Particular foods are traditional to certain feast days . During Carnevale you can buy small doughnuts known as frittelle , which come plain, con frutta (with fruit), con crema (confectioner's cream) or con zabaglione (which is made out of egg yolks and Marsala). During Lent there's an even greater emphasis on fish, and also on omelettes ( frittata ), often made with shrimps and wild asparagus; lamb is popular at Easter. On Ascension Day it's customary to have pig's trotter, either plain or stuffed, while for the feast of the Redentore (third Sunday in July) sarde in saor or roast duck are in order. Tiny biscuits called fave ("beans") fill the pasticcerie around All Saints' Day and All Souls' Day (November 1 & 2); on the feast of Saint Martin (November 11) you get biscuits or heavy quince jelly cut into the shape of the saint on his horse; and on the feast of the Madonna della Salute (November 21) it's traditional to have castradina (salted smoked mutton). On Christmas Eve many Venetians eat eel, usually grilled, though with variations from island to island; on Christmas Day the traditional dishes are roast turkey, veal, duck or capon.

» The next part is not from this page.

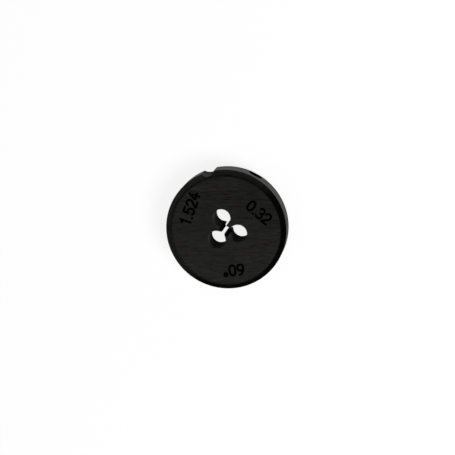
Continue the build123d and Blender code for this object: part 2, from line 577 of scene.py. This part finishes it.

Many of the wines of the Veneto will already be familiar, especially Valpolicella (red), Bardolino (red) and Soave (white) - the Veneto produces more DOC ( Denominazione di origine controllata ) wine than any other region, and this trio of Veronese wines comprises the bulk of exported quality Italian wine. Far more rarely exported is Prosecco , light, champagne-like wine from the area around Conegliano - don't miss a chance to sample Prosecco Rosé and the delicious Cartizze , the finest type of Prosecco. Wines from neighbouring Friuli are well worth exploring too: the most common reds are Pinot Nero, Refosco, Raboso, Merlot and Cabernet, with Tocai, Pinot Bianco and Sauvignon the most common whites. Grappa is the local fire-water - associated particularly with the town of Bassano del Grappa, it's made from grapes, juniper berries or plums, and will take your head off if you don't exercise a degree of caution.

Apart from coffee in its manifold varieties, non-alcoholic drinks include: frullati , a milk shake made with fruit; freshly squeezed fruit juice ( spremuta ), which is usually d'arancia (orange), pompelmo (grapefruit), limone (lemon) or mele (apple); and granita , which is crushed ice with syrup (often coffee-flavoured).